Taken together, these decisions demonstrate a welcome development in the law regarding retroactive application of tax imposition statutes. In Mackenzie Hughes, the Appellate Division makes it clear that, when taxpayers have made important business and financial decisions based on existing law, and their reliance was reasonable, new laws cannot be applied retroactively, and that the test does not focus on what actions could have been taken, but only on whether the taxpayers had adequate forewarning of a change and whether they justifiably relied on the existing law.
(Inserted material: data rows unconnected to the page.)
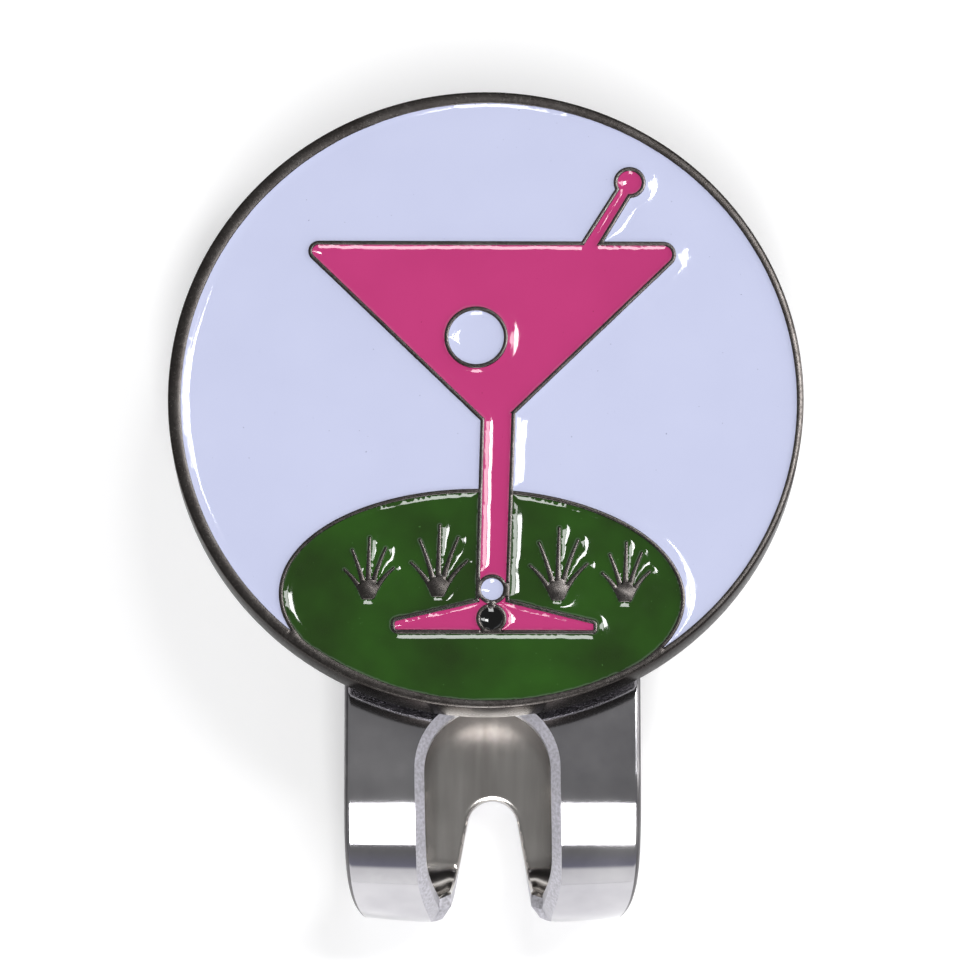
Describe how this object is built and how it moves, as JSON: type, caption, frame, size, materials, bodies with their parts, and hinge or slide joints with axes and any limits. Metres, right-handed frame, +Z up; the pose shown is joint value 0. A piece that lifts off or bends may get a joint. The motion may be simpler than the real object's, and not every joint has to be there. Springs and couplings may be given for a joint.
{
  "type": "golf ball marker on hat clip",
  "caption": "Round enamelled golf ball marker held by a disc magnet on the front plate of a bent, slotted metal hat clip; the marker lifts off and the clip springs open.",
  "frame": {"origin": "on the flat back of the rear leg, in the clip's plane of symmetry, under the middle of the magnet and marker on the front plate", "axes": "+X across the clip, +Y from the bend towards the jaws' open tips, +Z up, out of the marker's face; the clip lies on its rear leg and the front plate leans 8 degrees towards +Y"},
  "size_m": [0.0251, 0.0331, 0.0098],
  "materials": {
    "plated_strip": "bright nickel plate with fine rolling and tumbling marks",
    "plated_blank": "dark nickel plate, worn brighter on the rim",
    "plated_magnet": "bright nickel plate",
    "adhesive": "cured clear adhesive",
    "white_enamel": "soft enamel, gloss, faintly lavender white",
    "green_enamel": "soft enamel, gloss",
    "pink_enamel": "soft enamel, gloss",
    "black_enamel": "soft enamel, gloss"
  },
  "bodies": {
    "rear_leg": {"clip_rear_leg": "plated_strip"},
    "front_plate": {"clip_front_plate": "plated_strip", "magnet_adhesive": "adhesive", "magnet": "plated_magnet"},
    "marker": {"marker_blank": "plated_blank", "enamel_background": "white_enamel", "enamel_green": "green_enamel", "enamel_glass": "pink_enamel", "enamel_foot_left": "pink_enamel", "enamel_foot_right": "pink_enamel", "enamel_olive": "white_enamel", "enamel_ball_white": "white_enamel", "enamel_ball_black": "black_enamel"}
  },
  "joints": [
    {"name": "jaw_flex", "type": "hinge", "parent": "rear_leg", "child": "front_plate", "pos_m": [0, -0.0202, 0.0026], "axis": [1, 0, 0], "range_deg": [0, 6], "stiffness_Nm_per_rad": 3},
    {"name": "marker_lift", "type": "slide", "parent": "front_plate", "child": "marker", "axis": [0, 0.1392, 0.9903], "range_m": [0, 0.02]}
  ]
}
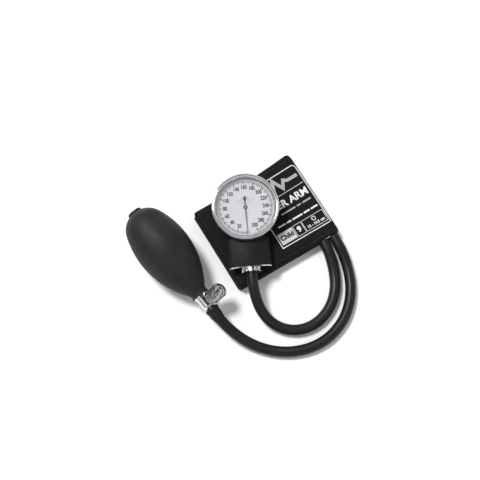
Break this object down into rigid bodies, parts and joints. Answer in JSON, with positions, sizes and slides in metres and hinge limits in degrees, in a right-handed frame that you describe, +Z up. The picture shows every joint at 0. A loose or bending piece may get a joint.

In NRG, decided nine days before the Appellate Division decision in Mackenzie Hughes, the Tribunal found that there were actual actions that could have been taken by the taxpayer that it did not have the opportunity to take--arguably a higher standard than the one found relevant by the Appellate Division, but certainly consistent with the court's decision.
It is unclear whether the Department will seek leave to appeal to the Court of Appeals in Mackenzie Hughes (it cannot appeal the NRG decision). In light of both these decisions, however, circumstances in which new laws are retroactively applied to the detriment of taxpayers should be carefully reviewed and may well be subject to challenge.